Дом или гроб, рай или ад, быль или сказка, ярмо или свободный труд — какой предстанет природа для человека, зависит, по Г. Гребенщикову, от объема души и личности самого человека, его способности пройти все радости и искушения земного пути. Или “двенадцать символических ступеней по храму мира всего мира”, как писали американские единомышленники из издательства “Алатас” в предисловии ко второму роману эпопеи. “Патриархальная Россия” тома первого, переход от “парений” в “долину подвига и искуплений” тома второго, “многообразная картина жизни героев на земле” тома третьего в преддверии “огненных испытаний мировой войны” тома четвертого — все это та целостность мировидения и мирочувствования, которой проникнута вся эта “сибирская” эпопея. И эта художественная и идейная целостность невозможна без показа природы, человека, истории народа и мистерии духа как единого потока жизни, который человек должен проходить осмысленно, добиваясь гармонии с собой и миром. И потому “Чураевы” — эпопея не только “народная” и не только “сибирская”, но и мировая, принадлежащая мировой культуре.

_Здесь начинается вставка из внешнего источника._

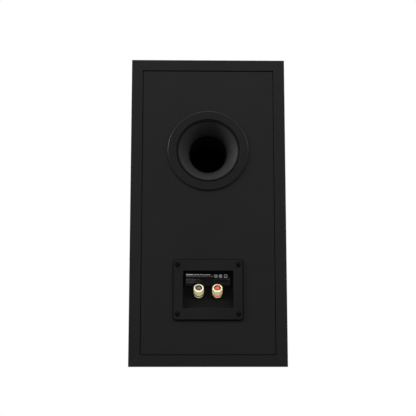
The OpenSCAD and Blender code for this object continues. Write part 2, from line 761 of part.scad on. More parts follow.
module tweeter_surround() color(soft_black) on_tweeter()
    rotate_extrude() polygon(concat(
        [[20, -10.1], [20, -9.65]],
        arc(14.45, -10.1, 1.35, 18, 180, 8),
        arc(14.45, -10.1, 0.95, 180, 0, 6)));

module tweeter_top_plate() color(steel_grey) on_tweeter()
    rotate_extrude() polygon([[13.6, small_plate_z], [hub_r, small_plate_z], [hub_r, hub_z - eps],
        [20.1, hub_z - eps], [20.1, -10.15], [16.2, -10.15], [16.2, hub_z - eps], [13.6, hub_z - eps]]);

module tweeter_magnet() color(ferrite_grey) on_tweeter()
    tube(36, 16, small_magnet_z, small_plate_z - eps);

module tweeter_yoke() color(steel_grey) on_tweeter()
    rotate_extrude() polygon([[3, small_yoke_z], [35, small_yoke_z], [35, small_magnet_z - eps],
        [11.6, small_magnet_z - eps], [11.6, hub_z - 0.4], [11, hub_z + 0.2], [3, hub_z + 0.2]]);

module tweeter_rear_cup() color(satin_black) on_tweeter()
    rotate_extrude() polygon([[0, rear_cup_z], [33, rear_cup_z], [35, rear_cup_z + 2],
        [35, small_yoke_z - eps], [32.5, small_yoke_z - eps], [32.5, rear_cup_z + 2.5],
        [0, rear_cup_z + 2.5]]);

module tweeter_terminals() color([0.8, 0.8, 0.78]) on_tweeter()
    for (x = [-8, 8]) block([x - 1.6, x + 1.6], [-0.4, 0.4], [rear_cup_z - 6, rear_cup_z - eps]);

// ---------------------------------------------------------------- nodes

left_board();
right_board();
top_board();
bottom_board();
front_baffle();
back_panel();
window_brace();
left_foam();
right_foam();
top_foam();
port_mouth();
port_tube();
port_inner_flare();
terminal_gasket();
terminal_cup();
rating_label();
terminal_screws();
negative_stud();
positive_stud();
negative_ring();
positive_ring();
negative_nut();
positive_nut();
negative_cap();
positive_cap();
post_fixing_nuts();
solder_tags();
crossover_board();
crossover_standoffs();
crossover_screws();
woofer_inductor();
tweeter_inductor();
capacitors();
resistors();
negative_leads();
positive_leads();
woofer_basket();
woofer_gasket();
woofer_trim_ring();
woofer_screws();
woofer_surround();
woofer_cone();
woofer_dust_cap();
woofer_voice_coil();
woofer_spider();
woofer_top_plate();
woofer_magnet();
woofer_yoke();
woofer_terminals();
tweeter_faceplate();
tweeter_trim_ring();
tweeter_screws();
tweeter_dome();
tweeter_surround();
tweeter_top_plate();
tweeter_magnet();
tweeter_yoke();
tweeter_rear_cup();
tweeter_terminals();
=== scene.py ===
import json
import math

import bmesh
import bpy
import numpy as np
from mathutils import Matrix, Vector

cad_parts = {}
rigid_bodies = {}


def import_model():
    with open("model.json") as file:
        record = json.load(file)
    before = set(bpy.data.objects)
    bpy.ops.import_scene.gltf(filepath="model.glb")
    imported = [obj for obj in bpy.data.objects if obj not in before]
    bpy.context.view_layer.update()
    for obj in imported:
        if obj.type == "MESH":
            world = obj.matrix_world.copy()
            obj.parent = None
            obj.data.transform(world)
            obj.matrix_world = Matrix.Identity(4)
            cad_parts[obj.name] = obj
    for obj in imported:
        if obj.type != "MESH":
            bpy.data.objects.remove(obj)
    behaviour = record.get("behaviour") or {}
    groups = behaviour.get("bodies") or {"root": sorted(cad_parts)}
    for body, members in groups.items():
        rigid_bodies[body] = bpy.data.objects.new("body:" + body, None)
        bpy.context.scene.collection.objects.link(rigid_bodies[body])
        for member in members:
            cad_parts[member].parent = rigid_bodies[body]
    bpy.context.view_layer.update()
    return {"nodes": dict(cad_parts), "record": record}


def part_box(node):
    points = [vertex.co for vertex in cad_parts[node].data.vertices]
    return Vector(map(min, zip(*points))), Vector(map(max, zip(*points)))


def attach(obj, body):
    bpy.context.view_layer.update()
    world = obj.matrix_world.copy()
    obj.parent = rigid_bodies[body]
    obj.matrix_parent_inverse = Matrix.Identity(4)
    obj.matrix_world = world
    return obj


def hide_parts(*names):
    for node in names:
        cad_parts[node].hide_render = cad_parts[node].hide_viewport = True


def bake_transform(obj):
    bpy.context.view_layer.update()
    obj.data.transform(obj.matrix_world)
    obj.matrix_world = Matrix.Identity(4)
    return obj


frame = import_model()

MM = 0.001

# ------------ places, all from the frame

RECORD = frame["record"]


def low(node):
    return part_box(node)[0]


def high(node):
    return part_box(node)[1]


def centre(node):
    return (low(node) + high(node)) / 2


FRONT_Y = low("front_baffle").y
PANEL_Y = high("back_panel").y
PLATE_Y = high("terminal_cup").y
LIP_R, LIP_RIM, SEAM_W = 41.7, 0.4, 1.2
BORE_R = next(m for m in RECORD["mounts"] if m["name"] == "port_bore")["dims"]["r_mm"]
# Colour factor inside the port's flare: painted light, paler where light reaches into the flare.
FLARE_PAINTED_LIGHT = 3.8
WOOFER = Matrix.Translation((0, FRONT_Y, centre("woofer_magnet").z)) @ Matrix.Rotation(math.pi / 2, 4, "X")
TWEETER = Matrix.Translation((0, FRONT_Y, centre("tweeter_magnet").z)) @ Matrix.Rotation(math.pi / 2, 4, "X")
PORT = Matrix.Translation((0, PANEL_Y, centre("port_tube").z)) @ Matrix.Rotation(-math.pi / 2, 4, "X")


def post_place(name):
    """Frame of a binding post: its origin on the recess's floor and +Z out along the post."""
    mount = next(m for m in RECORD["mounts"] if m["name"] == name)
    axis = Vector(mount["axis"])
    tip_height = 12 * MM
    tilt = math.atan2(axis.z, axis.y)
    return (Matrix.Translation(Vector(mount["pos_m"]) - tip_height * axis)
            @ Matrix.Rotation(tilt - math.pi / 2, 4, "X"))


def linked(name, data):
    """A new object in the scene."""
    obj = bpy.data.objects.new(name, data)
    bpy.context.scene.collection.objects.link(obj)
    return obj


# ------------ camera

camera_data = bpy.data.cameras.new("camera")
camera_data.lens = 80
camera_data.sensor_width = 36
camera_data.clip_end = 50
camera = linked("camera", camera_data)
camera.location = (0.0206, 1.3805, 0.0167)
yaw, pitch = math.radians(-0.95), math.radians(8.98)
look = Vector((math.sin(yaw) * math.cos(pitch), -math.cos(yaw) * math.cos(pitch), math.sin(pitch)))
camera.rotation_euler = look.to_track_quat("-Z", "Y").to_euler()
bpy.context.scene.camera = camera

# ------------ outlines, in millimetres


def arc(cx, cy, r, start, end, steps):
    """Points on an arc, its angles in degrees."""
    angles = [math.radians(start + (end - start) * i / steps) for i in range(steps + 1)]
    return [(cx + r * math.cos(a), cy + r * math.sin(a)) for a in angles]


def softened(points, radius, steps=3, closed=True):
    """The outline with each corner sharper than 25 degrees cut back and rounded."""
    out = []
    n = len(points)
    for i, p in enumerate(points):
        if not closed and i in (0, n - 1):
            out.append(p)
            continue
        here = Vector(p)
        before, after = Vector(points[i - 1]) - here, Vector(points[(i + 1) % n]) - here
        turn = math.pi - before.angle(after, math.pi)
        on_axis = abs(p[0]) < 1e-6
        if turn < math.radians(25) or on_axis:
            out.append(p)
            continue
        cut = min(radius, before.length * 0.45, after.length * 0.45)
        a, b = here + before.normalized() * cut, here + after.normalized() * cut
        for k in range(steps + 1):
            t = k / steps
            q = a * (1 - t) ** 2 + here * 2 * t * (1 - t) + b * t * t
            out.append((q.x, q.y))
    return out


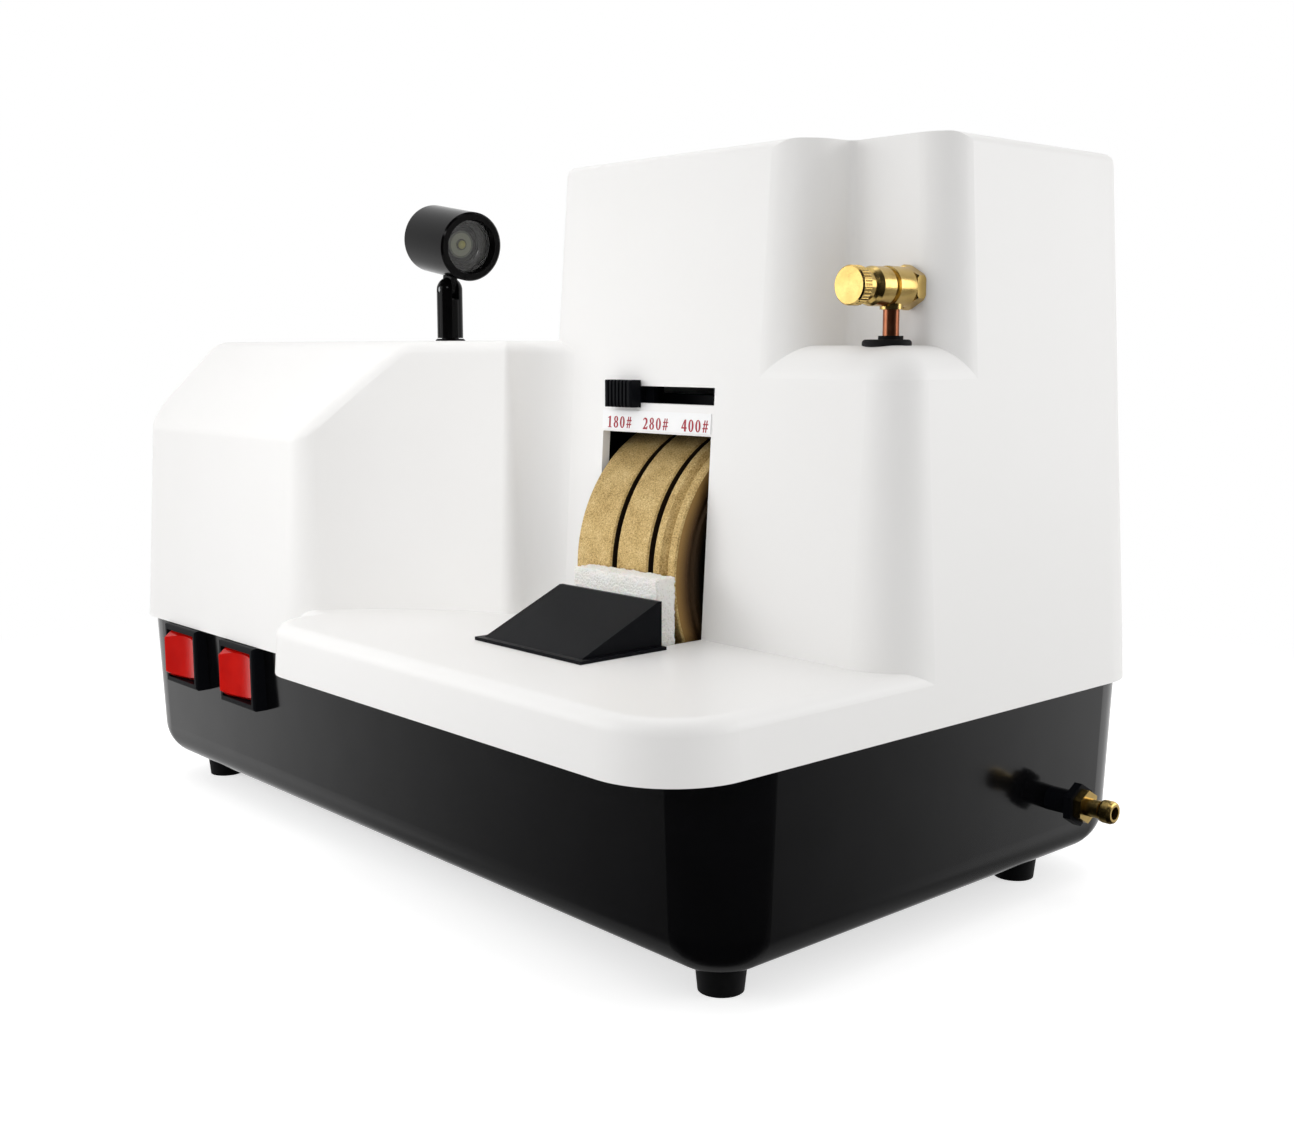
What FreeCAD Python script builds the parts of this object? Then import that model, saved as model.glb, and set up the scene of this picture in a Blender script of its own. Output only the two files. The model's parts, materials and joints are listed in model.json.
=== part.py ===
import FreeCAD, Part
import math
import os

# Optical lens edger: hand-held grinding of spectacle lenses on three water-fed wheels.
# Millimetres, Z up, X to the operator's right, Y away from the operator.
# All pieces are built on the centre of the base at floor level, then moved together so that
# the origin is the bottom centre of the whole machine.

Vec = FreeCAD.Vector
X = Vec(1, 0, 0)
Y = Vec(0, 1, 0)
Z = Vec(0, 0, 1)

# ---------------------------------------------------------------- fits and clearances
seat_gap = 0.02        # radial room between round pieces that are fixed together
run_gap = 0.05         # radial room between a shaft or pin and the hole it turns in
free_gap = 0.3         # room between pieces that move past each other
trim_gap = 0.3         # room round a part set into a cut-out
over = 1.0             # cutting bodies reach this far past what they cut
through = 10.0         # the same for cuts through leaning walls

# ---------------------------------------------------------------- housing
width = 395.0
depth = 228.5
foot_height = 10.5
base_height = 67.5
shell_wall = 3.5
base_wall = 3.0
corner_round = 24.0
base_inset = 2.5       # base wall behind the shell's rim
side_draft = 3.4       # degrees, moulding taper of the shell's outer walls
front_draft = 3.4      # degrees, taper of the hood front
flange_width = 7.5     # inward flange on which the shell stands
flange_thick = 3.0
half_w = width / 2
half_d = depth / 2
parting_z = foot_height + base_height

# work shelf in front of the wheels
shelf_rise = 19.3
apron_reach = 21.0
apron_width = 233.5
apron_left_round = 20.5
apron_right_round = 29.4
shelf_edge_round = 5.0
shelf_z = parting_z + shelf_rise
apron_front = -half_d - apron_reach
apron_left = half_w - apron_width

# motor box on the left
box_rise = 125.5
box_width = 153.7      # to the start of the scoop
box_chamfer = 38.1     # 45 degree slope along the front of the lid
chamfer_round = 12.0
box_edge_round = 5.0
box_z = parting_z + box_rise
box_right = -half_w + box_width

# scoop between motor box and hood, where the left hand works
scoop_start_angle = 60.0
scoop_end_angle = 26.0
scoop_length = 46.0    # tangent length of each side of the scoop
scoop_round = 115.0
scoop_start_round = 18.0
scoop_end_round = 9.0
scoop_foot_round = 10.0

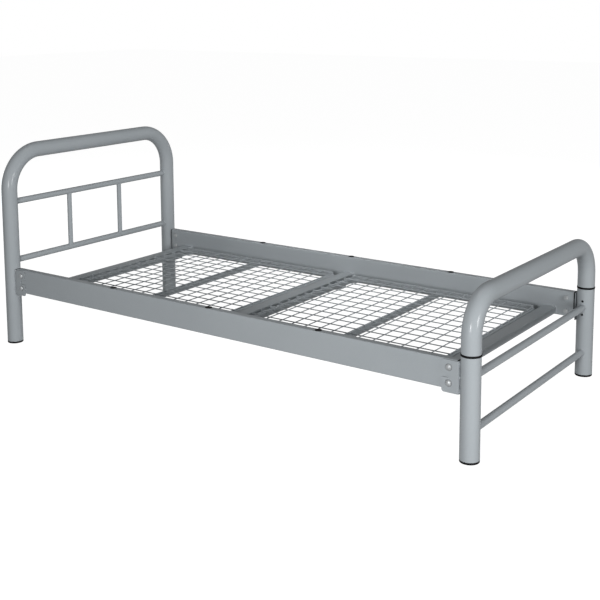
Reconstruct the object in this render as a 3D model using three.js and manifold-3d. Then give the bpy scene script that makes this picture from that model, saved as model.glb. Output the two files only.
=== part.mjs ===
// Single metal bed frame: a bent-tube headboard, a footboard whose hoop plugs into two short posts,
// two box-section side rails bolted on through welded angle brackets, three cross-members,
// and two lift-out base panels of bent tube with a welded wire mesh.
// Millimetres. +X runs from head to foot, +Y to the far side, +Z up. The floor is z = 0.
import * as THREE from 'three';
import * as BufferGeometryUtils from 'three/addons/utils/BufferGeometryUtils.js';
import Module from 'manifold-3d';

const wasm = await Module();
wasm.setup();

// ---------------------------------------------------------------- driving dimensions
const GAP = 0.3; // between touching pieces
const FIT = 0.3; // radial clearance of a pin, plug or bolt in its hole

const POST_RADIUS = 31.5;
const POST_WALL = 1.5;

const HEAD_HEIGHT = 815.5; // top of the headboard hoop
const HEAD_BEND = 155; // centre-line radius of its two bends
const FOOT_HEIGHT = 535; // top of the footboard hoop
const FOOT_LEG = 48.7; // straight part of the hoop's legs, above which the bends take up the rest

const GLIDE_RIM = 7.5; // visible black rim under each post
const GLIDE_SHANK = 22;
const GLIDE_CHAMFER = 1;

const RAIL_TOP = 313;
const COLLAR_RISE = 19.5; // from the rail's top to the underside of the black collar on a foot post
const COLLAR_RIM = 7;
const COLLAR_PROUD = 1.2;
const COLLAR_SLEEVE = 70; // sleeve length inside the post
const COLLAR_SLEEVE_WALL = 2.4;
const SPIGOT_DROP = 62; // how far the hoop's spigot reaches below the collar's top
const SPIGOT_RISE = 44; // how far it reaches up into the hoop's leg
const SPIGOT_WALL = 2;

const BAR_RADIUS = 12.5; // horizontal bars of both ends
const BAR_WALL = 1.5;
const HEAD_BAR_RISE = 28; // from the rail's top to the lower head bar
const HEAD_BAR_SPACING = 242;
const FOOT_BAR_DROP = 50; // from the rail's top down to the upper foot bar
const FOOT_BAR_SPACING = 169.5;
const SPINDLE_RADIUS = 10;
const SPINDLE_WALL = 1.2;
const SPINDLE_SPACING = 298; // between the two upright spindles of the headboard
const POST_HOLE_RADIUS = 4.5; // two holes on the inner side of each foot post
const POST_HOLE_OFFSET = 25; // above and below the upper foot bar

const RAIL_HEIGHT = 95;
const RAIL_THICKNESS = 30;
const RAIL_WALL = 1.5;
const RAIL_CORNER = 4;
const RAIL_OUTSET = 12.6; // outer face of the rail outside the line of the posts
const CAP_RIM = 4.5;
const CAP_SHANK = 14;
const BUFFER_SPACING = 470; // between the three black plugs on a rail's top
const BUFFER_SHIFT = 8; // the middle plug stands this far towards the foot
const BUFFER_RADIUS = 12.5;
const BUFFER_DOME = 2.5;
const BUFFER_HOLE_RADIUS = 9;
const BUFFER_SHANK = 8;

const BRACKET_THICKNESS = 3;
const BRACKET_REACH = 59; // length of the leg that lies on the rail
const BRACKET_DROP = 2; // from the rail's top to the bracket's
const BRACKET_HEIGHT = 103;
const BRACKET_CORNER = 9;
const BRACKET_SLOT_DEPTH = 27; // notch between the two ears
const BRACKET_SLOT_HEIGHT = 16;
const BOLT_RADIUS = 4;
const BOLT_SPACING = 50;
const BOLT_DROP = 50; // from the rail's top to the middle of a pair of bolts
const BOLT_INSET = 24; // from the free edge of the bracket's ears
const BOLT_HEAD_RADIUS = 10;
const BOLT_HEAD_HEIGHT = 5;
const BOLT_TAIL = 2; // thread standing out of the nut
const NUT_ACROSS_FLATS = 17;
const NUT_HEIGHT = 6.5;

const CROSS_WIDTH = 50;
const CROSS_HEIGHT = 25;
const CROSS_WALL = 2;
const CROSS_DROP = 65; // from the rail's top to the cross-members'
const CROSS_SHIFT = 8; // the middle one stands this far towards the foot
const END_BAY = 140; // from an end cross-member to the posts, before that shift
const LUG_THICKNESS = 3; // plates under the cross-members that carry the panels
const LUG_REACH = 32; // past the cross-member, under the middle of the end tube wherever it lies
const LUG_WIDTH = 60;
const LUG_INSET = 108.5; // from the panel's side to the middle of the plate

const PANEL_LENGTH = 828;
const PANEL_WIDTH = 837;
const PANEL_TUBE_RADIUS = 12.5;
const PANEL_TUBE_WALL = 1.2;
const PANEL_BEND = 34;
const PANEL_PLAY = 16; // between a panel and its two cross-members together
const PANEL_HEAD_GAPS = [12.5, 14.5]; // from each panel, lying loose, to the cross-member on its head side
const PANEL_SIDE_GAP = 33.1; // from the panel to each rail
const PANEL_SEAM = 1; // butt joint of the bent perimeter tube
const WIRE_RADIUS = 2;
const WIRE_BITE = 0.5; // how deep crossed wires are welded into each other
const LONG_WIRE_PITCH = 56.2; // between wires that run along the bed
const CROSS_WIRE_PITCH = 56.1; // between wires that run across it
const MESH_SHIFT = 7; // the mesh is welded on this far towards the foot
const WIRE_EDGE = 1; // least distance from a wire inwards to the centre line of the tube beside it
const WIRE_OVERHANG = 6; // past the centre line of the perimeter tube

// ---------------------------------------------------------------- worked out from them
const RAIL_INNER_Y = PANEL_WIDTH / 2 + PANEL_SIDE_GAP;
const RAIL_OUTER_Y = RAIL_INNER_Y + RAIL_THICKNESS;
const CROSS_SPACING = PANEL_LENGTH + PANEL_PLAY + CROSS_WIDTH;
const POST_X = CROSS_SPACING + END_BAY;
const POST_Y = RAIL_OUTER_Y - RAIL_OUTSET;
const POST_SIDES = 24;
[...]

Не утратить нравственную основу, а напротив, укоренить ее в человеке, народе — вот в чем главная задача произведения Г. Гребенщикова. Да так, чтобы “удержалась” она, эта основа, в народе не только “силой традиции, авторитетом отцов и дедов” и оттого не проникшей “в глубину народного характера”, как пишет автор содержательного предисловия к двухтомнику Т. Черняева, но и ценой тяжелого, повседневного, но радостного труда души и тела, обязательного для каждого. Именно с таким чувством закрываешь страницу двухтомника “Чураевых” Г. Гребенщикова. Эту высокую правду о русском человеке и народе, чей опыт, как показал писатель, важен для каждого живущего на земле.